Вы здесь

Дендизм и Джордж Браммелл. VII (Ж. А. д'Оревильи, 1861)

VII

И тем не менее история Браммелла будет написана этими именно словами, подобными словам Байрона, хотя, по странной иронии судьбы, как раз такие слова и составляют ее загадку. Восхищение, неоправдываемое фактами, которые бесследно исчезли будучи эфемерны по своей природе, авторитет самого великого имени, преклонение самого обаятельного гения – все это делает загадку лишь еще более темной.

Действительно, то что гибнет всего бесследнее, та сторона быта, от которой менее всего остается обломков – аромат слишком тонкий, чтобы сохраняться – это манеры, непередаваемые манеры[15], благодаря которым Браммелл был властелином своего времени. Подобно оратору, великому актеру, непринужденному собеседнику, подобно всем этим умам, которые по слову Бюффона говорят «телу посредством тела», Браммелл сохранил только имя, светящее таинственным отблеском во всех мемуарах его эпохи. В них плохо объяснено занимаемое им место; но это место не ускользает от взгляда, и о нем стоит поразмыслить. Что касается настоящей попытки детального портрета, который предстоит еще сделать, то до сих пор никто не решался стать лицом к лицу с этой трудной задачей; ни один мыслитель не пытался отдать себе отчет, серьезный и строгий, в этом влиянии, отвечающем какому-то закону, или извращению, то есть искажению закона, что само по себе – всё же закон.
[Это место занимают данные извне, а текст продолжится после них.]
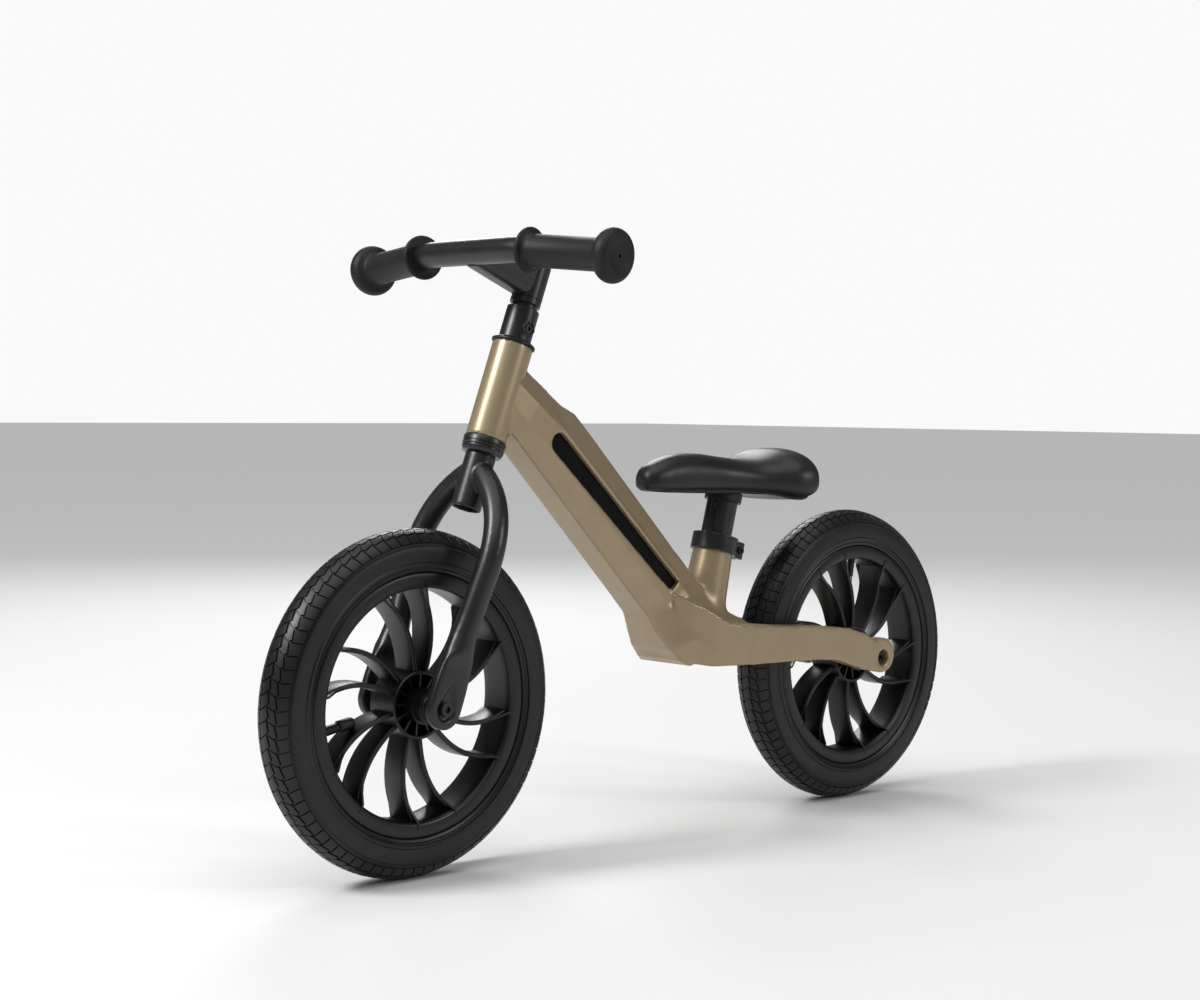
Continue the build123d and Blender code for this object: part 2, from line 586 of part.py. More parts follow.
def make_wheel(prefix, centre, pair_angle, valve_angle):
    section = Plane(origin=centre, x_dir=(0, 1, 0), z_dir=(1, 0, 0))
    face = Plane(origin=centre, x_dir=(-1, 0, 0), z_dir=(0, 1, 0))
    spin = Axis(tuple(centre), (0, 1, 0))
    valve_way = Vector(-cos(radians(valve_angle)), 0, sin(radians(valve_angle)))

    with BuildPart() as tyre:
        with BuildSketch(section):
            with BuildLine():
                tyre_outline()
            make_face()
        revolve(axis=spin)
    save(tyre, f"{prefix}_tyre")

    with BuildPart() as inner_tube:
        with BuildSketch(section):
            with Locations((0, inner_tube_centre)):
                Circle(inner_tube_radius)
                Circle(inner_tube_radius - 1.5, mode=Mode.SUBTRACT)
        revolve(axis=spin)
    save(inner_tube, f"{prefix}_inner_tube")

    with BuildPart() as rim:
        with BuildSketch(section):
            half = [(rim_half_width, rim_flange_radius), (15.0, rim_flange_radius),
                    (15.0, rim_bead_radius), (9.0, rim_bead_radius), (7.5, 99.0)]
            low = [(rim_half_width, 99.5), (rim_inner_half_width, rim_inner_radius)]
            Polygon(*half, *[(-y, r) for y, r in reversed(half)], *[(-y, r) for y, r in low],
                    *reversed(low), align=None)
        revolve(axis=spin)
        with BuildSketch(Plane(origin=centre + valve_way * (rim_inner_radius - 6), z_dir=valve_way)):
            Circle(valve_radius)
        extrude(amount=14, mode=Mode.SUBTRACT)
    save(rim, f"{prefix}_rim")

    with BuildPart() as hub:
        shell = hub_radius - 3.0
        with BuildSketch(section):
            for y0, y1, r0, r1 in ((-hub_half_width, hub_half_width, shell, hub_radius),
                                   (-3.0, 3.0, boss_radius - 1, shell + 1),
                                   (-boss_half_width, boss_half_width, 8.5, boss_radius)):
                Polygon((y0, r0), (y1, r0), (y1, r1), (y0, r1), align=None)
        revolve(axis=spin)
        with BuildSketch(face.offset(-hub_half_width + 4)):
            with PolarLocations((boss_radius + shell) / 2, 2 * spoke_pairs):
                Rectangle(shell - boss_radius + 1, 1.8)
        extrude(amount=2 * hub_half_width - 8)
        for y0 in (-boss_half_width, boss_half_width - wheel_bearing_width):
            with BuildSketch(face.offset(y0)):
                Circle(wheel_bearing_radius)
            extrude(amount=wheel_bearing_width, mode=Mode.SUBTRACT)
    save(hub, f"{prefix}_hub")

    with BuildPart() as spokes:
        spoke_radii = [hub_radius - 1.5, 38, 50, 62, 74, 86, rim_inner_radius + 1.0]
        with BuildSketch(face.offset(-spoke_half_width)):
            for pair in range(spoke_pairs):
                for side in (1, -1):
                    middle = pair_angle + 360 / spoke_pairs * pair + side * spoke_spread
                    edges = [[spoke_point(r, middle, offset * spoke_thickness / 2)
                              for r in spoke_radii] for offset in (1, -1)]
                    with BuildLine():
                        Spline(*edges[0])
                        Spline(*edges[1])
                        Line(edges[0][0], edges[1][0])
                        Line(edges[0][-1], edges[1][-1])
                    make_face()
        extrude(amount=2 * spoke_half_width)
        with BuildSketch(face.offset(-spoke_half_width)):
            Circle(rim_inner_radius)
            Circle(hub_radius, mode=Mode.SUBTRACT)
        extrude(amount=2 * spoke_half_width, mode=Mode.INTERSECT)
    save(spokes, f"{prefix}_spokes")

    with BuildPart() as wheel_bearings:
        for y0 in (-boss_half_width, boss_half_width - wheel_bearing_width):
            with BuildSketch(face.offset(y0)):
                Circle(wheel_bearing_radius)
                Circle(axle_radius + running_gap, mode=Mode.SUBTRACT)
            extrude(amount=wheel_bearing_width)
    save(wheel_bearings, f"{prefix}_wheel_bearings")

    with BuildPart() as hub_spacer:
        with BuildSketch(face.offset(-boss_half_width + wheel_bearing_width)):
            Circle(6.5)
            Circle(axle_radius + 0.5, mode=Mode.SUBTRACT)
        extrude(amount=2 * (boss_half_width - wheel_bearing_width))
    save(hub_spacer, f"{prefix}_hub_spacer")

    valve_plane = Plane(origin=centre + valve_way * valve_tip_radius, z_dir=valve_way)
    with BuildPart() as valve_stem:
        with BuildSketch(valve_plane.offset(2.0)):
            Circle(valve_radius - 0.6)
        extrude(amount=18.0)
        with BuildSketch(valve_plane.offset(20.0)):
            Circle(valve_radius)
        extrude(amount=inner_tube_centre - inner_tube_radius - valve_tip_radius - 20.4)
    save(valve_stem, f"{prefix}_valve_stem")

    with BuildPart() as valve_cap:
        with BuildSketch(valve_plane):
            Circle(valve_radius + 1.0)
        extrude(amount=13.0)
        chamfer(valve_cap.faces().sort_by(Axis(tuple(centre), tuple(valve_way)))[0].edges(), 1.0)
        with BuildSketch(valve_plane.offset(2.0)):
            Circle(valve_radius - 0.6)
        extrude(amount=18.0, mode=Mode.SUBTRACT)
    save(valve_cap, f"{prefix}_valve_cap")

    with BuildPart() as axle:
        with BuildSketch(face.offset(-over_locknut)):
            Circle(axle_radius)
            Circle(axle_bolt_radius, mode=Mode.SUBTRACT)
        extrude(amount=2 * over_locknut)
    save(axle, f"{prefix}_axle")

    with BuildPart() as axle_spacers:
        for y0 in (-over_locknut, boss_half_width + 0.3):
            with BuildSketch(face.offset(y0)):
                Circle(9.0)
                Circle(axle_radius, mode=Mode.SUBTRACT)
            extrude(amount=over_locknut - boss_half_width - 0.3)
    save(axle_spacers, f"{prefix}_axle_spacers")


def make_axle_bolts(prefix, centre, seat_face):
    """Pair of axle bolts whose heads bear on the recess floors, seat_face from the middle."""
    with BuildPart() as axle_bolts:
        for side in (1, -1):
            bolt_plane = Plane(origin=centre + Vector(0, side * seat_face, 0), z_dir=(0, side, 0))
            with BuildSketch(bolt_plane.offset(-seat_face + over_locknut - 20.0)):
                Circle(axle_bolt_radius)
            extrude(amount=seat_face - over_locknut + 20.0)
            with BuildSketch(bolt_plane):
                Circle(axle_bolt_head)
                RegularPolygon(3.0, 6, mode=Mode.SUBTRACT)
            extrude(amount=3.4)
            with BuildSketch(bolt_plane):
                RegularPolygon(3.2, 6)
            extrude(amount=1.2)
    save(axle_bolts, f"{prefix}_axle_bolts")


make_wheel("front", front_axle_point, front_pair_angle, front_valve_angle)
make_wheel("rear", rear_axle_point, rear_pair_angle, rear_valve_angle)
make_axle_bolts("front", front_axle_point, fork_tip_face - tip_recess_depth)
make_axle_bolts("rear", rear_axle_point, dropout_face - dropout_recess_depth)
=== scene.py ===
import json
import math
import bpy
import numpy as np
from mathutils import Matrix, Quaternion, Vector


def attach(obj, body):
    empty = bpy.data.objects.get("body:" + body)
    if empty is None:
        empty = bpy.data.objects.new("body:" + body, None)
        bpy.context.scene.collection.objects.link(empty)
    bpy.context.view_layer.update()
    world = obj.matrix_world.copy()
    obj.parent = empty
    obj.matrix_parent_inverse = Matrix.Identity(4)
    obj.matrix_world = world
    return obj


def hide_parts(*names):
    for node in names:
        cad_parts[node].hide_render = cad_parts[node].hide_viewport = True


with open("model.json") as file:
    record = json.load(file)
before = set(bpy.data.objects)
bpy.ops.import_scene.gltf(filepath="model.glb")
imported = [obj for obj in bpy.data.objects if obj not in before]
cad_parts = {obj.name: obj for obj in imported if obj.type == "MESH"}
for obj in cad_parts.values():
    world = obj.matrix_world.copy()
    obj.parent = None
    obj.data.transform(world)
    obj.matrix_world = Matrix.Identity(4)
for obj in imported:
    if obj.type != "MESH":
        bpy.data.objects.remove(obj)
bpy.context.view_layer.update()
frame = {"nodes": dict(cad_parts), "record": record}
nodes = frame["nodes"]
print("frame loaded:", len(nodes), "nodes")

# Lengths below are millimetres; pieces are written in metres. X forward, Y to the rider's left, Z up.
millimetre = 0.001
frontAxle = np.array([279.5, 0.0, 145.5])
rearAxle = np.array([-279.5, 0.0, 145.5])
steerTilt = math.radians(20.5)
steerUp = np.array([-math.sin(steerTilt), 0.0, math.cos(steerTilt)])
steerAhead = np.array([math.cos(steerTilt), 0.0, math.sin(steerTilt)])
sideways = np.array([0.0, 1.0, 0.0])
seatTilt = math.radians(15.0)
seatUp = np.array([-math.sin(seatTilt), 0.0, math.cos(seatTilt)])
seatFoot = np.array([-89.0, 0.0, 264.0])


# Point on the steering axis, height above the front axle.
def steerPoint(height):
    return frontAxle + steerUp * height


# Quads of a grid of points: point (i, j) is joined to (i + 1, j) and (i, j + 1), round again where it closes.
def gridQuads(rows, columns, closeRows, closeColumns):
    i, j = np.meshgrid(np.arange(rows if closeRows else rows - 1),
                       np.arange(columns if closeColumns else columns - 1), indexing="ij")
    nextI, nextJ = (i + 1) % rows, (j + 1) % columns
    corners = [i * columns + j, i * columns + nextJ, nextI * columns + nextJ, nextI * columns + j]
    return np.stack(corners, axis=-1).reshape(-1, 4)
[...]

Умы глубокие не имели для этого достаточной тонкости; умы тонкие – достаточной глубины.

Однако, попытки были сделаны в этом направлении. Еще при жизни Браммелла два искусных пера, но очиненных слишком тонко, смоченных тушью слишком отдающей мускусом, набросали на голубоватой бумаге с серебряным обрезом несколько легких штрихов, за которыми сквозил образ Браммелла.
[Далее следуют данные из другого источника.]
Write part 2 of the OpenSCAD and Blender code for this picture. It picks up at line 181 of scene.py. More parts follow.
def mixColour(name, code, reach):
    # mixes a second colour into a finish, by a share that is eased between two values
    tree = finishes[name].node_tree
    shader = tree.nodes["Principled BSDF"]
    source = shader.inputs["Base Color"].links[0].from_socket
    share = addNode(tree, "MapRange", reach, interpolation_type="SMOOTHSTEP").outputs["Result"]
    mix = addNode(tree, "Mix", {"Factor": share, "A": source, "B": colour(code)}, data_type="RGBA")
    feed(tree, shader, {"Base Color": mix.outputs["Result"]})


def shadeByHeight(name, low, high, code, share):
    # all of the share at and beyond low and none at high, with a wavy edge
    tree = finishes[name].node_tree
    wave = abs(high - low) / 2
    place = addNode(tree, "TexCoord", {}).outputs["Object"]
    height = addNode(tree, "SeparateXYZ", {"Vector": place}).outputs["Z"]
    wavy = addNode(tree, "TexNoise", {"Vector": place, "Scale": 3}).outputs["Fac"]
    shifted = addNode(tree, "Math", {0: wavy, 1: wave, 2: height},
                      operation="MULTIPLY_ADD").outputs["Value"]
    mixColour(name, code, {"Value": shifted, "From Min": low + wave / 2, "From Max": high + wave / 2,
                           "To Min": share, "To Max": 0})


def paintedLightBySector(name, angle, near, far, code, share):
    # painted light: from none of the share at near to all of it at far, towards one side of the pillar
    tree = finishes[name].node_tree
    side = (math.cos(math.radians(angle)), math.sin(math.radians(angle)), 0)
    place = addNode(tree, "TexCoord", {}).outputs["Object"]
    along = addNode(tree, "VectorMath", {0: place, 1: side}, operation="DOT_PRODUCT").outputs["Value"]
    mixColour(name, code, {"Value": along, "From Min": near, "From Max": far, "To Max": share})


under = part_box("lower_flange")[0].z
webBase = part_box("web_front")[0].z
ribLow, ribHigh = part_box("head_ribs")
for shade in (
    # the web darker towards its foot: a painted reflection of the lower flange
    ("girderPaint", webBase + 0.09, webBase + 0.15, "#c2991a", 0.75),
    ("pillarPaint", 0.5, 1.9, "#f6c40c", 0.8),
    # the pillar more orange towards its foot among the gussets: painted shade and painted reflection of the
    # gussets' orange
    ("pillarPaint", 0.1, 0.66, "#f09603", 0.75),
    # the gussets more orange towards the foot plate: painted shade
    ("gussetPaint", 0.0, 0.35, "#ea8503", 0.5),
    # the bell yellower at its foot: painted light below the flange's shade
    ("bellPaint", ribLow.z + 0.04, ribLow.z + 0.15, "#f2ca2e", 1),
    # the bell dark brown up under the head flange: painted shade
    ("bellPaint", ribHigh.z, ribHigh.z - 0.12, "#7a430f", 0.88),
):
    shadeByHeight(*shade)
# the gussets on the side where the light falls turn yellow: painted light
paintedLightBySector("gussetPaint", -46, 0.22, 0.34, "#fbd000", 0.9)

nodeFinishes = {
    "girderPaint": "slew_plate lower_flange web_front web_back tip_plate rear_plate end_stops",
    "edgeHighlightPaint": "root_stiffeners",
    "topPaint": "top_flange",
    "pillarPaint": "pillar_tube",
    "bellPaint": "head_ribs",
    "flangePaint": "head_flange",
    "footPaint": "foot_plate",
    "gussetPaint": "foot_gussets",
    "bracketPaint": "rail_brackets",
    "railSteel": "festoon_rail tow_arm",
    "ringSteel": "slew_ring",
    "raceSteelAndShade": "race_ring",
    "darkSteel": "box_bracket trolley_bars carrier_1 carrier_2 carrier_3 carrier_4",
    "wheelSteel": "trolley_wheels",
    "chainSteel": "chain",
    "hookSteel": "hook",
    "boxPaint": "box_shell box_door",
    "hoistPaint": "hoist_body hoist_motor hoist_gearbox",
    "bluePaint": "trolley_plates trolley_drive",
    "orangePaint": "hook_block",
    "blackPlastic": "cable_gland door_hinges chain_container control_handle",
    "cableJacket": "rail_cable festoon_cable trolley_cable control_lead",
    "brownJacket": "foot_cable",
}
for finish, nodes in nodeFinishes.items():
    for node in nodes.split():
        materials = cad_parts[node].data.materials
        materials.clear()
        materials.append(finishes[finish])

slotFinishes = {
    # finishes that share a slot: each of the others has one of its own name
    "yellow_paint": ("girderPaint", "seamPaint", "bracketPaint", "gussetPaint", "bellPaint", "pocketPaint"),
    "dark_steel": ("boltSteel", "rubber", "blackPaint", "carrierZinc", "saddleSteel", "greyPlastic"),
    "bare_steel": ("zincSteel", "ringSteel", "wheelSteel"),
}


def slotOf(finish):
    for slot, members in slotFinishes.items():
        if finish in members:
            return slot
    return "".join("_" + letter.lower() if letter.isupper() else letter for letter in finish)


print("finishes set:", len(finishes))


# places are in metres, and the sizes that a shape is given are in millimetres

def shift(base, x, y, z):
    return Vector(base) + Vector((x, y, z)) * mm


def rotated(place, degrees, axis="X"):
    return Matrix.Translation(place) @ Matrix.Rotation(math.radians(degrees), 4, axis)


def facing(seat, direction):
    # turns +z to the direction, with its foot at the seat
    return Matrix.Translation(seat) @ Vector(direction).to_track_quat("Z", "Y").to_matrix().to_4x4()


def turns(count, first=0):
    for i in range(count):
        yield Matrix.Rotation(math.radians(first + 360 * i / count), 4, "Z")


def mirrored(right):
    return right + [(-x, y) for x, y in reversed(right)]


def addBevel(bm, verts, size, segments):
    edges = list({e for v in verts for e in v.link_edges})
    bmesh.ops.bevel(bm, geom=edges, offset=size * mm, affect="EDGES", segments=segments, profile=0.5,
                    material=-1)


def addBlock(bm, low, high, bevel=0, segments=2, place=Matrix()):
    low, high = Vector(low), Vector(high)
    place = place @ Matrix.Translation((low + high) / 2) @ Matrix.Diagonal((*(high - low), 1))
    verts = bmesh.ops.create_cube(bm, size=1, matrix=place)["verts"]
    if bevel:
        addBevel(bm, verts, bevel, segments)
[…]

И это было очаровательно по своей остроумной легкости и небрежной проницательности. To были «Пэлем»[16] и «Гренби»[17]. И до известной степени, то был и сам Браммелл, ибо эти произведения заключали наставления в Дендизме: но входило ли в намерения авторов нарисовать образ Браммелла, если не в событиях его жизни, то по крайней мере сохраняя реальные черты его личности среди произвольных допущений романа? Относительно «Пэлема» это не очень вероятно. «Гренби» внушает больше доверия: портрет Требека кажется сделанным с натуры, эти особые оттенки, наполовину природные и наполовину созданные общественными условиями, невозможно придумать; чувствуется, что присутствие изображаемой личности должно было оживлять взмах кисти художника.

Но исключая роман Листера, где Браммелл, если его там поискать, мог бы быть найден гораздо легче, чем в «Пэлеме» Бульвера, в Англии нет ни одной книги, которая изображала бы Браммелла таким, каков он был, и давала бы хоть сколько нибудь отчетливое объяснение могучему влиянию его личности. Правда, не так давно, один замечательный человек[18] выпустил в свет два тома, в которых он собрал с терпением любознательного ангела все известное о жизни Браммелла. Но почему столько доблестных усилий и забот увенчаны лишь робкой хроникой, без обратной стороны медали? Исторического освещения как раз и недостает образу Браммелла.

У него еще есть восхищенные поклонники, как колкий Сесиль (Cecil), любознательные исследователи, как капитан Джесс, враги… их имена неизвестны. Но среди его современников, оставшихся в живых, среди педантов всякого возраста, среди честных людей, ум которых вооружен теми двумя левыми руками, наличность которых Ривароль[19] приписывал всем англичанкам, – всегда найдутся лица, негодующие от чистого сердца на блеск имени Браммелла: слава, венчающая легкомыслие, оскорбляет этих тяжеловесных слуг суровой морали. Только историка, то есть судьи, – судьи без энтузиазма и без ненависти, – не родилось еще для великого Денди, и каждый протекший день помеха тому, чтобы этот судья явился, – мы уже сказали почему. Если он не придет, слава оказалась бы для Браммелла только лишним зеркалом. При жизни она отражала его в сверкающей глади своей хрупкой поверхности; по смерти, как все зеркала, когда больше нет никого перед ними, – она не сохранила бы и памяти о нем.